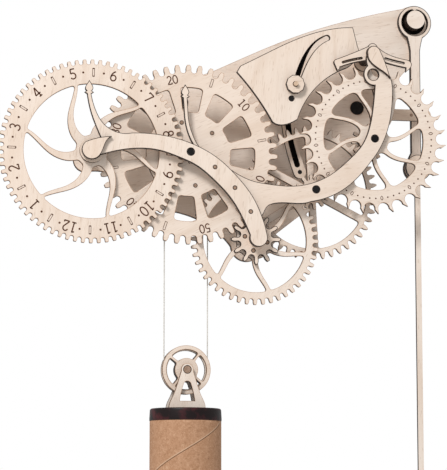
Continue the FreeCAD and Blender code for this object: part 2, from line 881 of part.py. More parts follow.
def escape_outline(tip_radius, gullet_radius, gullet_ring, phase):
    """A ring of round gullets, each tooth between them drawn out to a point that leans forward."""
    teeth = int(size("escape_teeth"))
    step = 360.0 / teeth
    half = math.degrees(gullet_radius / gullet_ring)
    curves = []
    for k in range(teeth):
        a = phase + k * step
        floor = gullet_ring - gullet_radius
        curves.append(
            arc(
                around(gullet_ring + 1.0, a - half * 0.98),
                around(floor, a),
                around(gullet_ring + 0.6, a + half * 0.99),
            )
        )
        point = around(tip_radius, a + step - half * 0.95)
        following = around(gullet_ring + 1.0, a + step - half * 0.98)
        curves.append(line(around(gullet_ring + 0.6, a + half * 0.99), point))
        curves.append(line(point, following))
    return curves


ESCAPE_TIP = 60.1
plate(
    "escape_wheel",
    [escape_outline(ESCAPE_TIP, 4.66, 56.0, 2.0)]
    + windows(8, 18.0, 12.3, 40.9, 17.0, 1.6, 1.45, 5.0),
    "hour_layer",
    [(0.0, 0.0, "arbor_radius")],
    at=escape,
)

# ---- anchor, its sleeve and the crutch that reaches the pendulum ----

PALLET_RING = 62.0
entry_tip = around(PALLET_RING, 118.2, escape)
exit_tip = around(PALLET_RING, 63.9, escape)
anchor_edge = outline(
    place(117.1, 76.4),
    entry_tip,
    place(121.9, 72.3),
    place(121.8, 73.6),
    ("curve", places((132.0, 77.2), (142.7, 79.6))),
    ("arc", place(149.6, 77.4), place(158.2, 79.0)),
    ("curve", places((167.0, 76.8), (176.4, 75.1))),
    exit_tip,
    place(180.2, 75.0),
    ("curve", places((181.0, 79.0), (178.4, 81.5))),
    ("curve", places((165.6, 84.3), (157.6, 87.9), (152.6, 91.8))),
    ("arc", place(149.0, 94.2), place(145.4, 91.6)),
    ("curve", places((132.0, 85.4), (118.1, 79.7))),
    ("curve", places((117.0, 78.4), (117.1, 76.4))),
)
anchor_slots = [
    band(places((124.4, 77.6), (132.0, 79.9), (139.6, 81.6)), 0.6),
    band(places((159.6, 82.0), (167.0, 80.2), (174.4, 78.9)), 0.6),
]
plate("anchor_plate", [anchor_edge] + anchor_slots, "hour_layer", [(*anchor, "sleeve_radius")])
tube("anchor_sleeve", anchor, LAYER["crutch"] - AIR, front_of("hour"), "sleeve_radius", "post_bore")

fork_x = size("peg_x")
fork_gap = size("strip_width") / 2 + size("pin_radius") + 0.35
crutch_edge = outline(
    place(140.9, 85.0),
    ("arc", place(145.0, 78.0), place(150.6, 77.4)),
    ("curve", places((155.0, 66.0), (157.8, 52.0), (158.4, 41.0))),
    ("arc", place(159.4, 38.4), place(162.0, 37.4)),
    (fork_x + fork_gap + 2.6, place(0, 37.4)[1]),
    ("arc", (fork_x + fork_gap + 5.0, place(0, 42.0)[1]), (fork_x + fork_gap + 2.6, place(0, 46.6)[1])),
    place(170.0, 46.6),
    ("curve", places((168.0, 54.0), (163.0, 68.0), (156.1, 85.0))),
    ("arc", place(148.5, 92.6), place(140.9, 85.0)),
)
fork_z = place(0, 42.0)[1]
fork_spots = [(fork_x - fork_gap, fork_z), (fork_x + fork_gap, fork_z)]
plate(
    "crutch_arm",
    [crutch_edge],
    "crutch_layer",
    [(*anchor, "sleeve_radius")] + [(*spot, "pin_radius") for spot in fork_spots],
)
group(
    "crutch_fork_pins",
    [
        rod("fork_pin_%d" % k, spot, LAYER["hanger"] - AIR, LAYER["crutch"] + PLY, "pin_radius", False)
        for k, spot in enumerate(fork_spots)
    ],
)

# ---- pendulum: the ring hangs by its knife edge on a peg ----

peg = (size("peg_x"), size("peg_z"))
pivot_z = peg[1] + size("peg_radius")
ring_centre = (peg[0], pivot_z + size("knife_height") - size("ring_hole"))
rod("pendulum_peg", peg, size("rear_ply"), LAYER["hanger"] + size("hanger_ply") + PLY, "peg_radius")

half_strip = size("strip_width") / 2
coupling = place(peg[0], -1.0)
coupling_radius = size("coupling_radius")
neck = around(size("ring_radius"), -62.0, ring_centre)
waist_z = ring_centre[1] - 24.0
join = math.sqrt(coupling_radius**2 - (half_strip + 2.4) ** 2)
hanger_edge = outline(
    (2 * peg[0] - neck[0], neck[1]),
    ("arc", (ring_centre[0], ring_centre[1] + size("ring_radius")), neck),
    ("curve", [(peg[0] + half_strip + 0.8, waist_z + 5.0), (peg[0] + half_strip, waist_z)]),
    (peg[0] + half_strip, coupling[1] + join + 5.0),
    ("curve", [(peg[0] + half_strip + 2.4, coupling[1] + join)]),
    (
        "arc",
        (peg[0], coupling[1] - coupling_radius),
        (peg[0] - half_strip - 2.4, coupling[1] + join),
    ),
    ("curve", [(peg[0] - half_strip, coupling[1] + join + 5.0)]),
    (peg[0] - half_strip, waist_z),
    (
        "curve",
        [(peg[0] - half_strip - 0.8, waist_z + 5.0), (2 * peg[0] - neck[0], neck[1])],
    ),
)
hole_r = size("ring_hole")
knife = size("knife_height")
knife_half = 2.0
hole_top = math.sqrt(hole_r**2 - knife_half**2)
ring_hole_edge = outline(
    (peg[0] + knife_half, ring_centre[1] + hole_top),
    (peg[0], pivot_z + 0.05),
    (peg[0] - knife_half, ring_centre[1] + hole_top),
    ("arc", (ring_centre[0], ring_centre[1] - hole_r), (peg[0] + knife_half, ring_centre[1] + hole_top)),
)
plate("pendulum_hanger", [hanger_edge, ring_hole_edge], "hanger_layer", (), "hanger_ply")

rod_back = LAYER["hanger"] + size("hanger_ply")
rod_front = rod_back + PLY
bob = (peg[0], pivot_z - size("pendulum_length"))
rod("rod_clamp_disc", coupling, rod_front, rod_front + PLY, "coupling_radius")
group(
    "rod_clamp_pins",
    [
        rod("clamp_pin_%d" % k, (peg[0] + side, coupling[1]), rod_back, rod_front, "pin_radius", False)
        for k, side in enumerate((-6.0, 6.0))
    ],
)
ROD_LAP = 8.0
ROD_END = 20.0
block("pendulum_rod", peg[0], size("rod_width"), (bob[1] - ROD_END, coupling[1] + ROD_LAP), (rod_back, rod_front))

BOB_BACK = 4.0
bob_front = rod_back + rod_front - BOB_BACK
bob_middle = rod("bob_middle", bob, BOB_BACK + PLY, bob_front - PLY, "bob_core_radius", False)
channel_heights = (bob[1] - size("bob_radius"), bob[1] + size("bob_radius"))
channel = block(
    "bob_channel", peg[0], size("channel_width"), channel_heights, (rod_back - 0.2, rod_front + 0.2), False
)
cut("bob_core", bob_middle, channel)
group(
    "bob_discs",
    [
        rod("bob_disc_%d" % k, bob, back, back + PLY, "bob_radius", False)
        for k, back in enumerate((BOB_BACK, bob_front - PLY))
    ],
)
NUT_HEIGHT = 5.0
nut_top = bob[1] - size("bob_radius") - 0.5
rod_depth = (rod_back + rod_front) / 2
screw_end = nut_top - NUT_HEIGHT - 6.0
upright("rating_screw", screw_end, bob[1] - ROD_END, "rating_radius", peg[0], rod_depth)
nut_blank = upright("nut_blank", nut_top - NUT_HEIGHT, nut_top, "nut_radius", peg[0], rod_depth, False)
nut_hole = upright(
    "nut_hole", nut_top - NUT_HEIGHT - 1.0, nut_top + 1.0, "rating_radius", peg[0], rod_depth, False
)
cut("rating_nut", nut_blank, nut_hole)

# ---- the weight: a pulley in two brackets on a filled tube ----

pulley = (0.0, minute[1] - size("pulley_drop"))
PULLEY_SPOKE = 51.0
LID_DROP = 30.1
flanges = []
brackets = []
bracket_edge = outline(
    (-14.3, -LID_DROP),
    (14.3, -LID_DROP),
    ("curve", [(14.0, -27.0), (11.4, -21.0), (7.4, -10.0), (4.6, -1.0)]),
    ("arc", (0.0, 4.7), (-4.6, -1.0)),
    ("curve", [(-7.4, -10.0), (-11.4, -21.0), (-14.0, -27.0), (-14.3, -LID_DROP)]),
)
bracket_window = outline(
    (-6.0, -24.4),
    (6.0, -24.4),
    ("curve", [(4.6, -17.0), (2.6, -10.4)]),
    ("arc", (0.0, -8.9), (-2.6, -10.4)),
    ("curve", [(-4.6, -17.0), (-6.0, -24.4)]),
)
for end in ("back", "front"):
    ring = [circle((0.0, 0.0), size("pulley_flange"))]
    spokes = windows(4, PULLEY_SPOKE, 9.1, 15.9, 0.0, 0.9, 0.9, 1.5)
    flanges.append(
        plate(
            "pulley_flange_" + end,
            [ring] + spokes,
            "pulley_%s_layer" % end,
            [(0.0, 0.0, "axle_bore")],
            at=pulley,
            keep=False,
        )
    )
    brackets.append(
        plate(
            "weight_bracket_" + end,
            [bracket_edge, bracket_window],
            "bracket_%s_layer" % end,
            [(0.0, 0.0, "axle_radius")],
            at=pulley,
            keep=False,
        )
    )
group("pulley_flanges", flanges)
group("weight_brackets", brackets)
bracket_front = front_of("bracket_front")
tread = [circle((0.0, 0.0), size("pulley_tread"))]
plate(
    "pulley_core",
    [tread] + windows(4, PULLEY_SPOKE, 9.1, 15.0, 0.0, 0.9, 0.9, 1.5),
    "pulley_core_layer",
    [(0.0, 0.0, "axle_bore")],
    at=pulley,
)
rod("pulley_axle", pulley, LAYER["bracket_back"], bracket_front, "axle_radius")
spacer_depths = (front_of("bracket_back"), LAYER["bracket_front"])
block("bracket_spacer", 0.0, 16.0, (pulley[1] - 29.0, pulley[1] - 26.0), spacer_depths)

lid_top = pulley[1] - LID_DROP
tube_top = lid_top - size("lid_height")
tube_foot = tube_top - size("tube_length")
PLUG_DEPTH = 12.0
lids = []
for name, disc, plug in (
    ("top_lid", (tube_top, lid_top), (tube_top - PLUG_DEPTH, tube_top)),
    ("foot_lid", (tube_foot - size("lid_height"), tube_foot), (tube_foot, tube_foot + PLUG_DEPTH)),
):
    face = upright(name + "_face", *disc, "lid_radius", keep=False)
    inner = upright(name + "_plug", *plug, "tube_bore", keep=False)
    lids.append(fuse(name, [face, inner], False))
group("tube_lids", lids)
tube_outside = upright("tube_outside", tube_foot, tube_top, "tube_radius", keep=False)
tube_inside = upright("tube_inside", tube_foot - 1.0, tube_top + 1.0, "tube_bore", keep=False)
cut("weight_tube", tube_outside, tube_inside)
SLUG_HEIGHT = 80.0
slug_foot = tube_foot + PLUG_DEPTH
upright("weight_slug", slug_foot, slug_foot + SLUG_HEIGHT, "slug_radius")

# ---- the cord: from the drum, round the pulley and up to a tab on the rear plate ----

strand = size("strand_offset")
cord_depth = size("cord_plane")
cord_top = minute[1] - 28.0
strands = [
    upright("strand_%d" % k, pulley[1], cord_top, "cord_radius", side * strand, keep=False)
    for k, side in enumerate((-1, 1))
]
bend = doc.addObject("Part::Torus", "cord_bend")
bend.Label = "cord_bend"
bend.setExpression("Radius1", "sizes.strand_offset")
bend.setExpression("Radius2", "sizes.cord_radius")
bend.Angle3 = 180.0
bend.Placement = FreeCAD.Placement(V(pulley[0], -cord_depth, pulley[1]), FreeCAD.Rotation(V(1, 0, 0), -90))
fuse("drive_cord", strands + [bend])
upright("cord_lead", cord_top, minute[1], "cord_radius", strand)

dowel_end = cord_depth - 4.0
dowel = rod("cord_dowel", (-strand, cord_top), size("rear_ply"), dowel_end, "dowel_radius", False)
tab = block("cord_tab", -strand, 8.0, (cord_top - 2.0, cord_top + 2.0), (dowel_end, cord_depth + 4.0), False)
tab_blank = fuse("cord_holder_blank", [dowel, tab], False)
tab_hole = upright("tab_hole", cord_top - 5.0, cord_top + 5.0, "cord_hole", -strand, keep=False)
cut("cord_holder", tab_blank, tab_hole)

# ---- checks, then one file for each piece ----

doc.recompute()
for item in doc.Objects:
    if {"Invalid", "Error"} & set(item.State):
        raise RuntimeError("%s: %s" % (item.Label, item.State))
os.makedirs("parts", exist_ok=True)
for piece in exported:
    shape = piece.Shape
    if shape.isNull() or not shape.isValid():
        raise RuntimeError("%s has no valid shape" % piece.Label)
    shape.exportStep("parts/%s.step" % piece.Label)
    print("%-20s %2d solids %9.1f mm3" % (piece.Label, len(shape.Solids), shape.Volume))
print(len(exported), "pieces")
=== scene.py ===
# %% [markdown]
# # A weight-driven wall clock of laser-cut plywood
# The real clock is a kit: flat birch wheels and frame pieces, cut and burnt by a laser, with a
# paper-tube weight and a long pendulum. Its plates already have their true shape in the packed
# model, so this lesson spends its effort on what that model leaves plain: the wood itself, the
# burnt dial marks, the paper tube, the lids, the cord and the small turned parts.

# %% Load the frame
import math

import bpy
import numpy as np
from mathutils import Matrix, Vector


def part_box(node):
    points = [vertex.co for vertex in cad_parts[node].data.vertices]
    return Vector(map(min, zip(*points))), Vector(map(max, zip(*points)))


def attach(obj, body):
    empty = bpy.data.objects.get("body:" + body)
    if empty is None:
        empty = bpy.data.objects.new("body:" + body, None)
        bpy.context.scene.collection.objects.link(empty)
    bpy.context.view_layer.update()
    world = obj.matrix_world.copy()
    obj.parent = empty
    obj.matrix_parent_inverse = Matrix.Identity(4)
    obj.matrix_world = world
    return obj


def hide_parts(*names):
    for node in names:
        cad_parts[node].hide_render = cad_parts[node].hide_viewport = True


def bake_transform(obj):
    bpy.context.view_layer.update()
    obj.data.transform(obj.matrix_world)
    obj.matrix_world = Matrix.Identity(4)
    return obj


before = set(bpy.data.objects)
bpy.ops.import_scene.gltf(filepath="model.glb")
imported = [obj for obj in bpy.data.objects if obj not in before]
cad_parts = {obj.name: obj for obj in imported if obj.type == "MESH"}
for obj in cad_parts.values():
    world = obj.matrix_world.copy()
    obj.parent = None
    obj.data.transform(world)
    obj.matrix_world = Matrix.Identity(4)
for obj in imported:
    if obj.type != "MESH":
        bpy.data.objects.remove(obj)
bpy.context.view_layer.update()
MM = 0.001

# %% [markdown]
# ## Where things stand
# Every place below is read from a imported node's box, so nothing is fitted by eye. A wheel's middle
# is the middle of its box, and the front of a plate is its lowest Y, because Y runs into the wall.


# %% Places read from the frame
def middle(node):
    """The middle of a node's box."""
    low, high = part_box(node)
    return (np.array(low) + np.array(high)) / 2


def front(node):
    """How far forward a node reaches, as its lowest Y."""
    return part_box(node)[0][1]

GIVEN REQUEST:
Copy exactly the lines that run from the first line of the data to the line containing "# ---- anchor, its", please, with both ends included and nothing else.

RESPONSE:
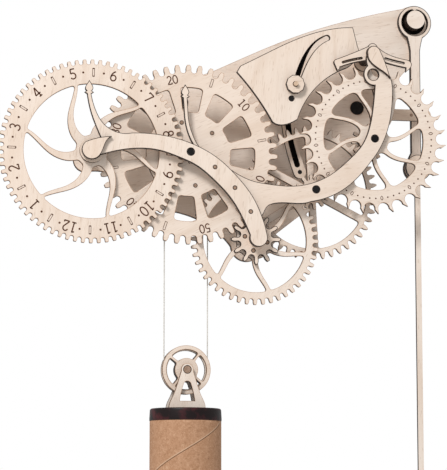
Continue the FreeCAD and Blender code for this object: part 2, from line 881 of part.py. More parts follow.
def escape_outline(tip_radius, gullet_radius, gullet_ring, phase):
    """A ring of round gullets, each tooth between them drawn out to a point that leans forward."""
    teeth = int(size("escape_teeth"))
    step = 360.0 / teeth
    half = math.degrees(gullet_radius / gullet_ring)
    curves = []
    for k in range(teeth):
        a = phase + k * step
        floor = gullet_ring - gullet_radius
        curves.append(
            arc(
                around(gullet_ring + 1.0, a - half * 0.98),
                around(floor, a),
                around(gullet_ring + 0.6, a + half * 0.99),
            )
        )
        point = around(tip_radius, a + step - half * 0.95)
        following = around(gullet_ring + 1.0, a + step - half * 0.98)
        curves.append(line(around(gullet_ring + 0.6, a + half * 0.99), point))
        curves.append(line(point, following))
    return curves


ESCAPE_TIP = 60.1
plate(
    "escape_wheel",
    [escape_outline(ESCAPE_TIP, 4.66, 56.0, 2.0)]
    + windows(8, 18.0, 12.3, 40.9, 17.0, 1.6, 1.45, 5.0),
    "hour_layer",
    [(0.0, 0.0, "arbor_radius")],
    at=escape,
)

# ---- anchor, its sleeve and the crutch that reaches the pendulum ----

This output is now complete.